Job: Using the records that appear below, write out exactly the lines from the one with "addPiece('cover_pot', coverPot(), '#3a3b3d', 0.45);" through the one with "for node in", keeping both end lines.

-- Begin Data provided --

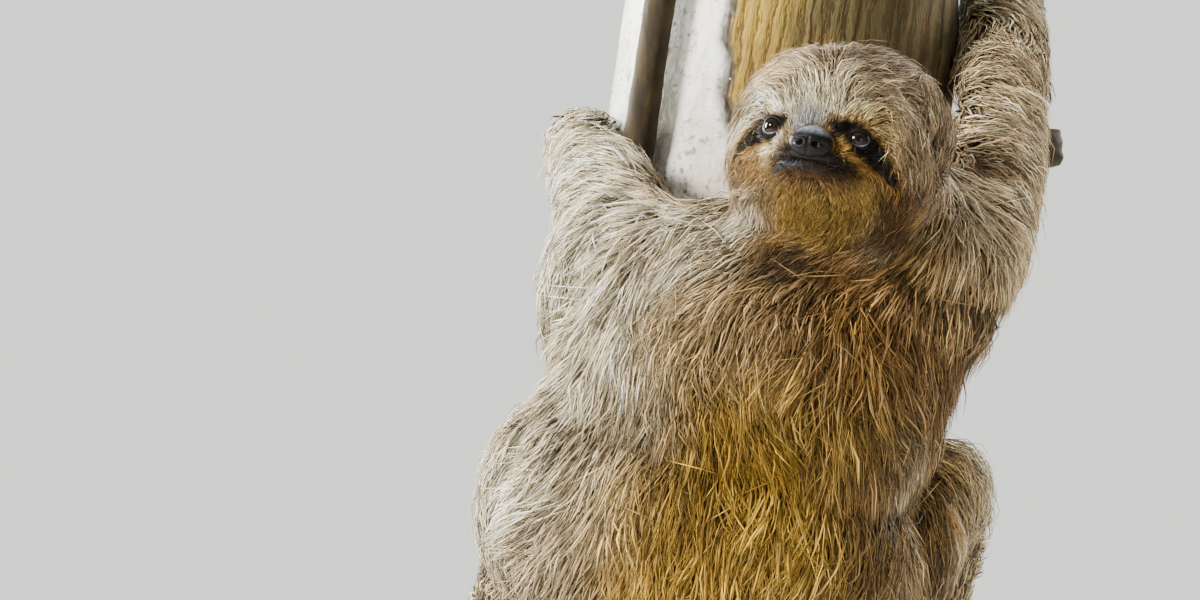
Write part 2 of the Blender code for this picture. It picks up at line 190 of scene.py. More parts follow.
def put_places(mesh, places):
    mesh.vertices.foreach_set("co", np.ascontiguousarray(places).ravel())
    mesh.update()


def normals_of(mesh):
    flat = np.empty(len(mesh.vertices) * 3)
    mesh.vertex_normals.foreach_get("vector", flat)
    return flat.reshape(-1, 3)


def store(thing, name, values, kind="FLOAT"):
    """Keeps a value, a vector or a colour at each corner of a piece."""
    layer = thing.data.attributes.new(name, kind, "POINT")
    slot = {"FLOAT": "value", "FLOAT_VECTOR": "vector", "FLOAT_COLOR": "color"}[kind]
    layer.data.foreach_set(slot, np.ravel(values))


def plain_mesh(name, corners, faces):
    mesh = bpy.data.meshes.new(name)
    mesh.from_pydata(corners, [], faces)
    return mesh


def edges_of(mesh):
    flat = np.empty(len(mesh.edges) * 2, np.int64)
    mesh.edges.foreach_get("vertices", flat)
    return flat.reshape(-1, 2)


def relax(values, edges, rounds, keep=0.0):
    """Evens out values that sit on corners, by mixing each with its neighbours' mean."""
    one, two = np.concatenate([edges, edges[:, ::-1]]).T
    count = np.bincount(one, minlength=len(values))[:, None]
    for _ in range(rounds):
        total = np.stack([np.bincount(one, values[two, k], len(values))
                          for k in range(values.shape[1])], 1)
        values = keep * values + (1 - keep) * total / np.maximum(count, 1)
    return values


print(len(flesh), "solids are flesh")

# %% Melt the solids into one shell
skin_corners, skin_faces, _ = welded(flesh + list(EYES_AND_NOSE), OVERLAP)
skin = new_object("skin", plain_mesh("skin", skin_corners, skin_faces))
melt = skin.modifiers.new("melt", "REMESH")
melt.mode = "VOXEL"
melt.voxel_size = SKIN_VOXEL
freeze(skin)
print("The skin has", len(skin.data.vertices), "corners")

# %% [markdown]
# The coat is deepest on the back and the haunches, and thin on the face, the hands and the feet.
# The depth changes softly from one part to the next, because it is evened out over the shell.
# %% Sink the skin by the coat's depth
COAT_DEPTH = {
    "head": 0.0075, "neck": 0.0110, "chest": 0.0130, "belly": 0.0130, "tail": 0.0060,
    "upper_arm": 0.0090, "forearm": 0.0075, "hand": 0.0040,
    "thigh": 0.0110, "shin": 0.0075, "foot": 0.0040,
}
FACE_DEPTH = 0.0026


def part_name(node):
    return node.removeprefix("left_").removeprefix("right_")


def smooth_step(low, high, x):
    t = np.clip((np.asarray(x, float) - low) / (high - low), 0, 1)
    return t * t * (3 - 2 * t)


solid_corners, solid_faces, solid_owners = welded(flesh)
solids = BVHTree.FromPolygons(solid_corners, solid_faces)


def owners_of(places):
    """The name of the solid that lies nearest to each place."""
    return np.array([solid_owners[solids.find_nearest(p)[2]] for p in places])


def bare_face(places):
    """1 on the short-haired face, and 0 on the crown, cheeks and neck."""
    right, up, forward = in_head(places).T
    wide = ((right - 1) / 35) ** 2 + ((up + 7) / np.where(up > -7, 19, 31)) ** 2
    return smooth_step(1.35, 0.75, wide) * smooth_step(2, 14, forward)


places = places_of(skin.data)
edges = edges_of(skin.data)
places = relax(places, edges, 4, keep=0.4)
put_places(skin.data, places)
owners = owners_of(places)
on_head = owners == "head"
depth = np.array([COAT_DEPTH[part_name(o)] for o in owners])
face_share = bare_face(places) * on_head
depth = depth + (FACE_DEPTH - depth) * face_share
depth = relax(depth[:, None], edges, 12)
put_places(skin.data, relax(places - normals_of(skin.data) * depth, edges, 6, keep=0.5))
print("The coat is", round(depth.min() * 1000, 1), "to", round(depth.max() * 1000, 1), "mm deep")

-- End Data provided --
-- Begin Data provided --

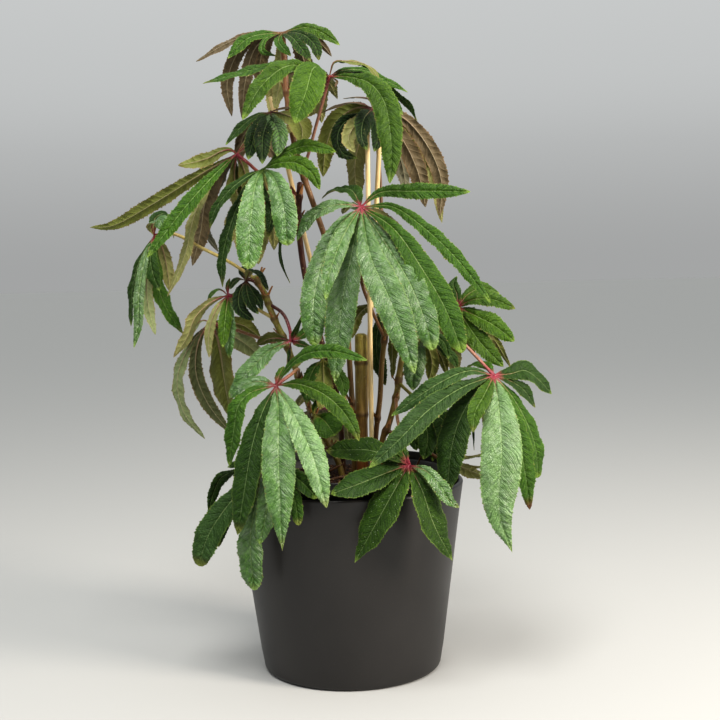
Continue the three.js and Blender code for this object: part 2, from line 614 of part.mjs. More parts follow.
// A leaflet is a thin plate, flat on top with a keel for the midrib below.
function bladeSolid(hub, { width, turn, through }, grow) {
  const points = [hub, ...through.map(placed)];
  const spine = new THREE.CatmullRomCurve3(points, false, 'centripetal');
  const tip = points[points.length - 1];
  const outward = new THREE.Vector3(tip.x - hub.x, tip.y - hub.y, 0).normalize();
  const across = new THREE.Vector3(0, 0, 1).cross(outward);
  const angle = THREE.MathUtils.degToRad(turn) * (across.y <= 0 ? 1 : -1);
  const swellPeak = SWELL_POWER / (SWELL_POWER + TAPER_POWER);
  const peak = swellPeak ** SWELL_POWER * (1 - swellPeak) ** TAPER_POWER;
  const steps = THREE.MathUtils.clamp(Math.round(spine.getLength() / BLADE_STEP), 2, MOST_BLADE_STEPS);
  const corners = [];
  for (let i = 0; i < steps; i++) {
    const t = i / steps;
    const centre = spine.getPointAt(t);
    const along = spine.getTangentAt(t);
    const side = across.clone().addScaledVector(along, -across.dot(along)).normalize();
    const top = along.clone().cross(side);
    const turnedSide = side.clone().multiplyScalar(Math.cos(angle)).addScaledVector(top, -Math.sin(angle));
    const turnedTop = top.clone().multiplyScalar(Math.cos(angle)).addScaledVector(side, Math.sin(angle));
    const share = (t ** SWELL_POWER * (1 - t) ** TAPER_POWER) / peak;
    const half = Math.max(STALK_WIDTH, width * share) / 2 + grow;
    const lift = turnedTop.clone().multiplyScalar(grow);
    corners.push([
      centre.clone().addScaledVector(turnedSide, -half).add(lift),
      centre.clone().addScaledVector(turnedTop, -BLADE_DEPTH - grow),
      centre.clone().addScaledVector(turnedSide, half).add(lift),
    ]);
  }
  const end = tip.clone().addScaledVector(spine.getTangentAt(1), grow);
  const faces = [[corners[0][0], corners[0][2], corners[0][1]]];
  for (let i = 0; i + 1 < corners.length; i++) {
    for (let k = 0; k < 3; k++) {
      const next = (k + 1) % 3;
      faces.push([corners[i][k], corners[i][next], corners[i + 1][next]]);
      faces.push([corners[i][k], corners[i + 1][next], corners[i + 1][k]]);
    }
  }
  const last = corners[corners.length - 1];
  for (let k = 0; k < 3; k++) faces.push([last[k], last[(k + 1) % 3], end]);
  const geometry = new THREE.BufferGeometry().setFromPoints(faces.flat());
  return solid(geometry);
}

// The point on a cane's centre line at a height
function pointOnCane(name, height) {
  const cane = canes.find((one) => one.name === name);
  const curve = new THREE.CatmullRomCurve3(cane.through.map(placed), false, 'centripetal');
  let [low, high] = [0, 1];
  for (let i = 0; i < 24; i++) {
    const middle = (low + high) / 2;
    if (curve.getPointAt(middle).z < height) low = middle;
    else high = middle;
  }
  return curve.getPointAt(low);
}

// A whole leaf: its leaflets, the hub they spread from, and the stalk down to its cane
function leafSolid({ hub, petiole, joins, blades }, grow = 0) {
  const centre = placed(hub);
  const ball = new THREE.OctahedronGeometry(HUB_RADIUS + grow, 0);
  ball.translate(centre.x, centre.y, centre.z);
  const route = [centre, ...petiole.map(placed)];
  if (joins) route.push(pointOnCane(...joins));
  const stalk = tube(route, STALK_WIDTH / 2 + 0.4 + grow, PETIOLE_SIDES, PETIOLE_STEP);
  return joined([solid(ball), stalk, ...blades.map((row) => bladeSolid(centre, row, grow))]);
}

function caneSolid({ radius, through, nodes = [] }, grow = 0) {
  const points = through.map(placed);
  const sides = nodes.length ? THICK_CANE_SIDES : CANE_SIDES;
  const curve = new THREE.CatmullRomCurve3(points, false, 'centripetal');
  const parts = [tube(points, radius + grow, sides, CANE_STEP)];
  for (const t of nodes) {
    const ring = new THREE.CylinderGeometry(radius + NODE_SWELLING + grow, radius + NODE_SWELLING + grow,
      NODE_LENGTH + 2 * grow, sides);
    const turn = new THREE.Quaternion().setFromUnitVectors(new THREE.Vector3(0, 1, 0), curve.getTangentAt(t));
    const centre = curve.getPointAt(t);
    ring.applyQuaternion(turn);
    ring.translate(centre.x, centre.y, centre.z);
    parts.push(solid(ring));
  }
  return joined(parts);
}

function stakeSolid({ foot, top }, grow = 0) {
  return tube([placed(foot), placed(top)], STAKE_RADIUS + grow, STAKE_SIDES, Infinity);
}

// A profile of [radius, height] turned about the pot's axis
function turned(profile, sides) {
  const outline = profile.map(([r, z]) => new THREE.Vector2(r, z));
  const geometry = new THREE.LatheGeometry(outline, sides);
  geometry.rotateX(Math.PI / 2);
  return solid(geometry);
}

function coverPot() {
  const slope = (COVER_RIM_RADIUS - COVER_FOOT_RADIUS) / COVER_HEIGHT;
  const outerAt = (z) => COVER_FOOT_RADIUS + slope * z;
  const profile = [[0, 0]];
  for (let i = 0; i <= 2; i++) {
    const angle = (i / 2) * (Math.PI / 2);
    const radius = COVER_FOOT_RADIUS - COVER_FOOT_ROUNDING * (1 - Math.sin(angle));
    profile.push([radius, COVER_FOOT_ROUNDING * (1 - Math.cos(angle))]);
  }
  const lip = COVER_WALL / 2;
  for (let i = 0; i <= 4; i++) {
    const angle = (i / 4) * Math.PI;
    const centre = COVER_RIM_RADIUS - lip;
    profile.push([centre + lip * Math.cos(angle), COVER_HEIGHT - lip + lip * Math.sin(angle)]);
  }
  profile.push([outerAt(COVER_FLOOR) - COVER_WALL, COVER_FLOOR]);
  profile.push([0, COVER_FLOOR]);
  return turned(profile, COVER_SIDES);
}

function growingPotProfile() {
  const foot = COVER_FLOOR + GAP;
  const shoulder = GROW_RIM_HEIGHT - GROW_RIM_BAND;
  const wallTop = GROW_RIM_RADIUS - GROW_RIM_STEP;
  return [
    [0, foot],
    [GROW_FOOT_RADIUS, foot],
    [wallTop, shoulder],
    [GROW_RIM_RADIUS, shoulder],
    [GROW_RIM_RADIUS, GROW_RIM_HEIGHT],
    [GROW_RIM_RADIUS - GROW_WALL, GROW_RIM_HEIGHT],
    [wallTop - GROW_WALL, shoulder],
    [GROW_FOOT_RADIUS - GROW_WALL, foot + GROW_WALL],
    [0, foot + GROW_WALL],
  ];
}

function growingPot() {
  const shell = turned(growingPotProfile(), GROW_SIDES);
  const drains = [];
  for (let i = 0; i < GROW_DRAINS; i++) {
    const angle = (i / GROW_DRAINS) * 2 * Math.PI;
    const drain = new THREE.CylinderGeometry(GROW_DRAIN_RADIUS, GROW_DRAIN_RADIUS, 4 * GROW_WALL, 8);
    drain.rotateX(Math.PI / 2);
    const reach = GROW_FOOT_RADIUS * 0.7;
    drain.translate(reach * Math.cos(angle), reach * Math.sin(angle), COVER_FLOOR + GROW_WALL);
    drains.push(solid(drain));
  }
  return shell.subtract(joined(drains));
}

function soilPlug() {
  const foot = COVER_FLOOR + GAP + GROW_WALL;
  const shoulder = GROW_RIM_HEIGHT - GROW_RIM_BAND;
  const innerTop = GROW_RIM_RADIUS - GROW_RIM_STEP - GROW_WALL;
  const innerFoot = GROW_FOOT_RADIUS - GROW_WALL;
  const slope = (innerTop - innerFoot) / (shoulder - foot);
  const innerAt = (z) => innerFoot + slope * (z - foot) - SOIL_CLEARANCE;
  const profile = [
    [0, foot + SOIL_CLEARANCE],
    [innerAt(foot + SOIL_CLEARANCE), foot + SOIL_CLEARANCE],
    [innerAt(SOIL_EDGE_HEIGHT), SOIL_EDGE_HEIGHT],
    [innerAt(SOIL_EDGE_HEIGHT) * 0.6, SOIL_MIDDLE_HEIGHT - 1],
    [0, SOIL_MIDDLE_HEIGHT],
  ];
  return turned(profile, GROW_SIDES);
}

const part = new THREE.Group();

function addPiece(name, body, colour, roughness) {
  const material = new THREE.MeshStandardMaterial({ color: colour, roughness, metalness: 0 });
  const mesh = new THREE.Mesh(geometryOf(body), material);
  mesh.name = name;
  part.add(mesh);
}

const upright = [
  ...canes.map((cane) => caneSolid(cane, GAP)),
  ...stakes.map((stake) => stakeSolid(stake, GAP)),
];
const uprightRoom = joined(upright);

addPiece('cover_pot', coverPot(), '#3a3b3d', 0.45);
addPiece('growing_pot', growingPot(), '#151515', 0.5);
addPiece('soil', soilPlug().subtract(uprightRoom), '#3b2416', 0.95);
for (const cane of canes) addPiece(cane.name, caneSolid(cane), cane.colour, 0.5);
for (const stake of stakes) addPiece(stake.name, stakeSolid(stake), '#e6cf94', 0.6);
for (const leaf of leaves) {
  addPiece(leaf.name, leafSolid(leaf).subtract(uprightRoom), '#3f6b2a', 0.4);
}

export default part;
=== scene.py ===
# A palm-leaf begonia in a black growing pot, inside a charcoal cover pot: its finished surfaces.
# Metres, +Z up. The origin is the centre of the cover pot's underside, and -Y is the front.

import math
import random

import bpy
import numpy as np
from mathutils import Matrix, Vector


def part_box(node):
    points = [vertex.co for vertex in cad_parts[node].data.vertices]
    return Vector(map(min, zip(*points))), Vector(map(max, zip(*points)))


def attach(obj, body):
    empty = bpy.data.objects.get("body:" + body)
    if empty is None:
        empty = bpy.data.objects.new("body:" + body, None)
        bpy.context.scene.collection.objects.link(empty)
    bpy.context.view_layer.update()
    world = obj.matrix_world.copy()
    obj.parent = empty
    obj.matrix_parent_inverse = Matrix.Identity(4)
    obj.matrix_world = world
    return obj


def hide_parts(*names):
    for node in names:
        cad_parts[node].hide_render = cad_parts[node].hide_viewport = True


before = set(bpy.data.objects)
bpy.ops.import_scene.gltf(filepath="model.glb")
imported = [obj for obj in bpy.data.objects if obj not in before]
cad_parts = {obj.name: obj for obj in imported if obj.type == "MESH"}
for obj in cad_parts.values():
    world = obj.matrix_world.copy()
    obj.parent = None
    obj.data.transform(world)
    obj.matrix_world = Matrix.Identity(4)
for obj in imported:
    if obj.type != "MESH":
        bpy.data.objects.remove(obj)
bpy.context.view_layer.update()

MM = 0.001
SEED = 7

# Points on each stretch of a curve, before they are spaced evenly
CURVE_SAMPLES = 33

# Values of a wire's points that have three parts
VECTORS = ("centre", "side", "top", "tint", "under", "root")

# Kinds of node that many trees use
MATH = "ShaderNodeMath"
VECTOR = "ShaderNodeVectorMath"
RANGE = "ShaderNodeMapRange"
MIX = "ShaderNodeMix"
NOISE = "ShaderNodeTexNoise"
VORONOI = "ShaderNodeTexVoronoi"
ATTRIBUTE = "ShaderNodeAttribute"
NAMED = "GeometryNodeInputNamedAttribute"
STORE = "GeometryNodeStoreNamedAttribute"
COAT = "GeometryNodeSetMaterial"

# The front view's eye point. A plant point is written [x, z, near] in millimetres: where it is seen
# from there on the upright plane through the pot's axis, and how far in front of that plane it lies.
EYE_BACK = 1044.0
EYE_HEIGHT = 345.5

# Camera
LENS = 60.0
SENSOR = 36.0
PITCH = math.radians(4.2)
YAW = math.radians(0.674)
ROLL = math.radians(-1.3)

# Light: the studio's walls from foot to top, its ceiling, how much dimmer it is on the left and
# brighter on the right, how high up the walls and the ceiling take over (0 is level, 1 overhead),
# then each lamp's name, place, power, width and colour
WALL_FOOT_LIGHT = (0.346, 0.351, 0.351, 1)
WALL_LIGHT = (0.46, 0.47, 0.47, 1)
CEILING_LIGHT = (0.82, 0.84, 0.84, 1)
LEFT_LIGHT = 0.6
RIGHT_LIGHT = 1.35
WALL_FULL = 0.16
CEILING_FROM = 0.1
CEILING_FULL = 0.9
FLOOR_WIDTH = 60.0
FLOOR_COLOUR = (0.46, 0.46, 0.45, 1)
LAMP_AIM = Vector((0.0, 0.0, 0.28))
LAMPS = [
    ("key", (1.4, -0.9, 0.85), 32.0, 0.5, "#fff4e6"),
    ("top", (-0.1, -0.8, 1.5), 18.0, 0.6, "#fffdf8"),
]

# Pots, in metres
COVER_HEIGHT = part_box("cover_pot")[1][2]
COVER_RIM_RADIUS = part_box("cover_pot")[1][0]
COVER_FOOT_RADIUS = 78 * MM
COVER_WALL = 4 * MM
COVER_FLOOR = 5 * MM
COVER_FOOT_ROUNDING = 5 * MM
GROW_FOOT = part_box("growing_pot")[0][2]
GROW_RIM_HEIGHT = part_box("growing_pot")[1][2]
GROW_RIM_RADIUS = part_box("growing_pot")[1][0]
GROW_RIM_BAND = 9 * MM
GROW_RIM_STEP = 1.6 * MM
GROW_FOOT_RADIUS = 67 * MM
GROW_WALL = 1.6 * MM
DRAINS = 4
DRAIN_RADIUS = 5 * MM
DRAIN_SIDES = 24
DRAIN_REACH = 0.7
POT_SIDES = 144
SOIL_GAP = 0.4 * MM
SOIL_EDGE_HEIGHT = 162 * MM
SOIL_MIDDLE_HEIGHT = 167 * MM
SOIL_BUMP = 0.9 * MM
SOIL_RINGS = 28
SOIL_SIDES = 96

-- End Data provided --

The reply:
addPiece('cover_pot', coverPot(), '#3a3b3d', 0.45);
addPiece('growing_pot', growingPot(), '#151515', 0.5);
addPiece('soil', soilPlug().subtract(uprightRoom), '#3b2416', 0.95);
for (const cane of canes) addPiece(cane.name, caneSolid(cane), cane.colour, 0.5);
for (const stake of stakes) addPiece(stake.name, stakeSolid(stake), '#e6cf94', 0.6);
for (const leaf of leaves) {
  addPiece(leaf.name, leafSolid(leaf).subtract(uprightRoom), '#3f6b2a', 0.4);
}

export default part;
=== scene.py ===
# A palm-leaf begonia in a black growing pot, inside a charcoal cover pot: its finished surfaces.
# Metres, +Z up. The origin is the centre of the cover pot's underside, and -Y is the front.

import math
import random

import bpy
import numpy as np
from mathutils import Matrix, Vector


def part_box(node):
    points = [vertex.co for vertex in cad_parts[node].data.vertices]
    return Vector(map(min, zip(*points))), Vector(map(max, zip(*points)))


def attach(obj, body):
    empty = bpy.data.objects.get("body:" + body)
    if empty is None:
        empty = bpy.data.objects.new("body:" + body, None)
        bpy.context.scene.collection.objects.link(empty)
    bpy.context.view_layer.update()
    world = obj.matrix_world.copy()
    obj.parent = empty
    obj.matrix_parent_inverse = Matrix.Identity(4)
    obj.matrix_world = world
    return obj


def hide_parts(*names):
    for node in names:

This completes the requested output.